Pittocaulon praecox and Crataegus mexicana have a single periderm, but differences in their bark organization and chemical compounds seemed to be important to avoid changes under the presence of epiphytes. For example, in Pittocaulon praecox, some of the most superficial phellem layers occasionally break in order to hold the roots of ball moss, and all adjacent cells collapse. The presence of numerous phellem layers probably represents a defense mechanism that inhibits (at first) any possible effect that ball moss could have on the bark. The absence of structural alterations in the bark of C. mexicana was related to the chemical compounds of its bark, which are abundant before ball moss establishes. The tannic acid-ferric chloride test for calcium pectates had a positive and intense reaction (Figure 3D) and could be related to a high proportion of amylopectin (^{Ruzin 1999}). It is well-known that calcium pectate is a component of the middle lamina and prevents cellular membrane damage. In addition, an intense reaction also occurred with the ferrous sulfate test, indicating the presence of hydrolysable tannins in this host species, which likely act as a chemical defense of plants (^{Vivanco et al. 2005}). The high natural occurrence of pectin and hydrolysable tannin contents may be responsible for protecting C. mexicana in the presence of epiphytes, since it is a passive chemical barrier in the bark (^{Shain 1995}).

The interface. We found a lipidic substance present in the bark-root interface in all hosts studied. ^{Türkowsky & López (1983)} mentioned a gummy substance in roots of other Tillandsia species which function they interpreted as attaching the roots to the substrate. However, this function has not been tested, to support these conclusions. Moreover, we did not detect a gummy substance; according to our histochemical tests, it is a lipidic substance; however, we do not know if this substance is produced by the Tillandsia roots or the host species barks. Further research is needed to examine whether the roots of ball moss or the hosts are responsible for the occurrence of this lipidic substance that may contribute to their interaction.

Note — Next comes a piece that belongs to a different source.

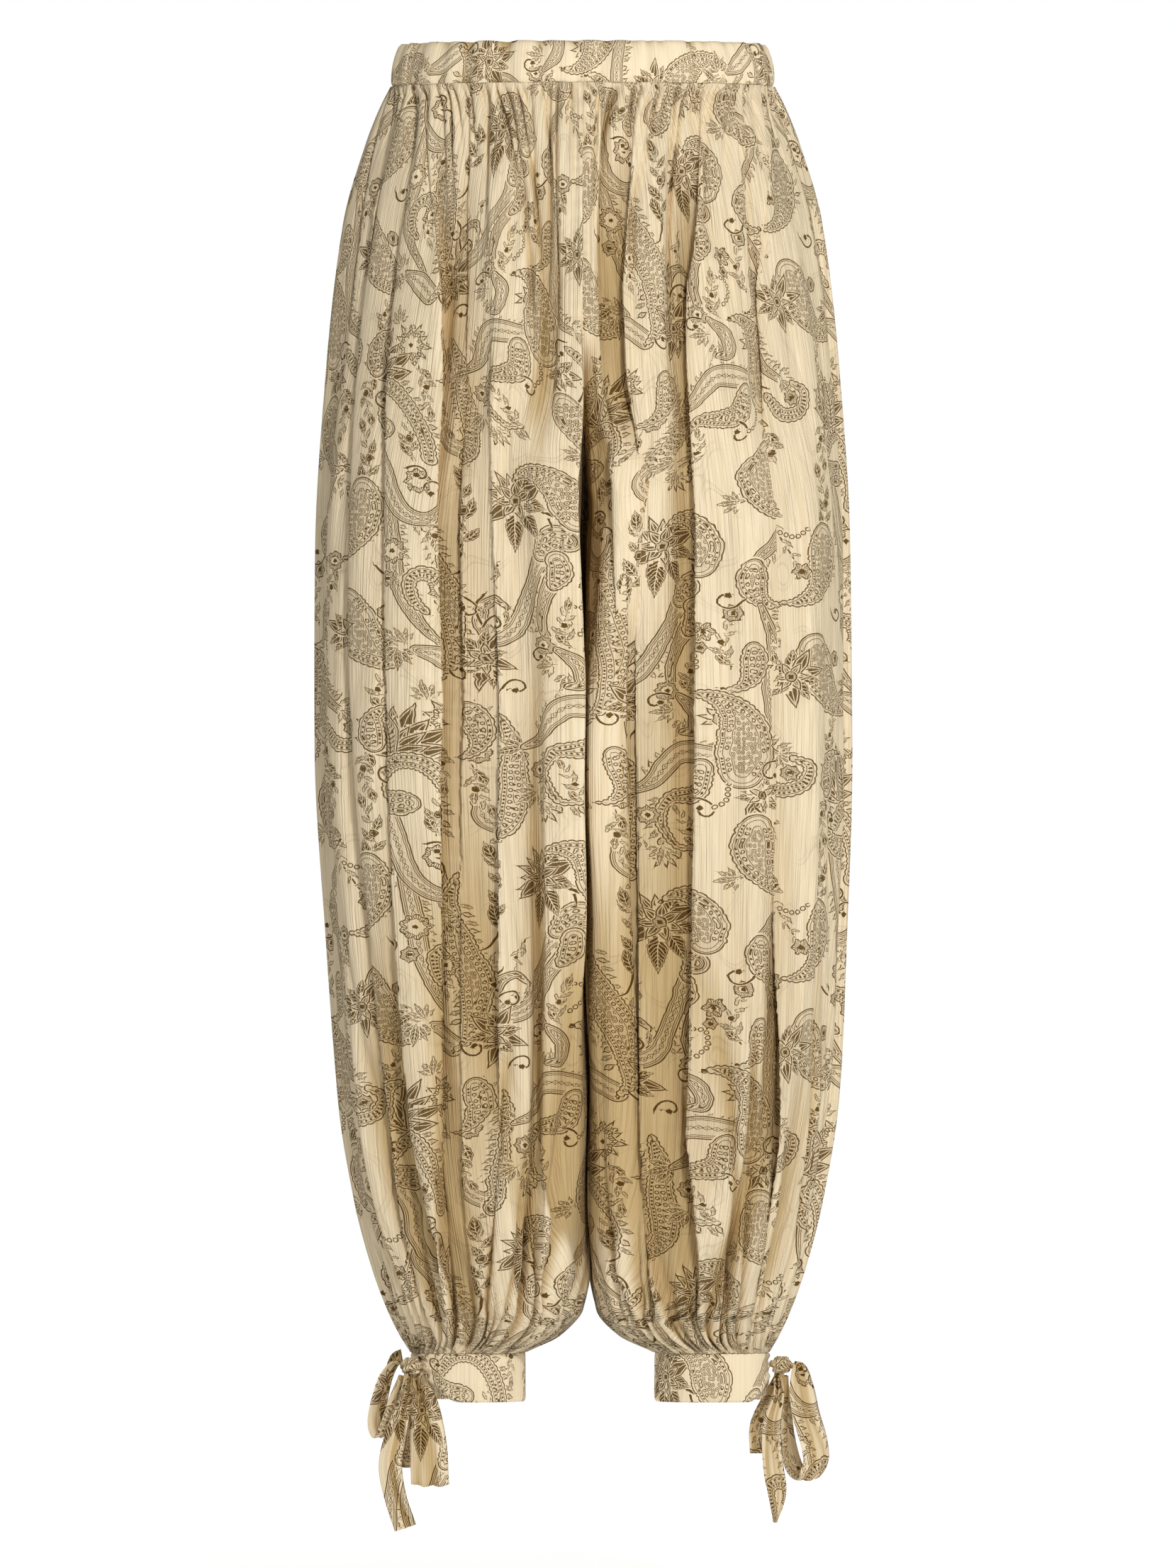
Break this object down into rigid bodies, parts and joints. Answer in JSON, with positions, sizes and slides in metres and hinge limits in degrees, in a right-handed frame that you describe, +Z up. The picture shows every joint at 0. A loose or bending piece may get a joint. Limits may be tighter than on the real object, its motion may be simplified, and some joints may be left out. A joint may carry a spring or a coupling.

We conclude that bark responses to ball moss establishment in the studied host species are strategies related to the taxonomic group they belong to, as it has been demonstrated in conifers reacting against different pests (^{Franceschi et al. 2005}). They can be divided into mechanical and chemical. Both legumes, responded to ball moss developing active mechanical and chemical barriers. In contrast, in Pittocaulon praecox, the phellem represents a passive (intrinsic) mechanical barrier that prevents bark modifications due to the establishment of ball moss and it could be considered as a structural constitutive defense mechanism; whereas in Crataegus mexicana, the passive (intrinsic) barrier is chemical and corresponds to a chemical constitutive defense mechanism. When structural changes exist, these are interpreted as bark injuries. Hence we could suggest that an excessive number of epiphytes may cause branch or even the individual’s death in the host species studied. Investigating the anatomical bark characteristics will allow the identification of woody species more susceptible to the establishment of ball moss, this is especially important since ball moss populations are suggested to increase due to climate change.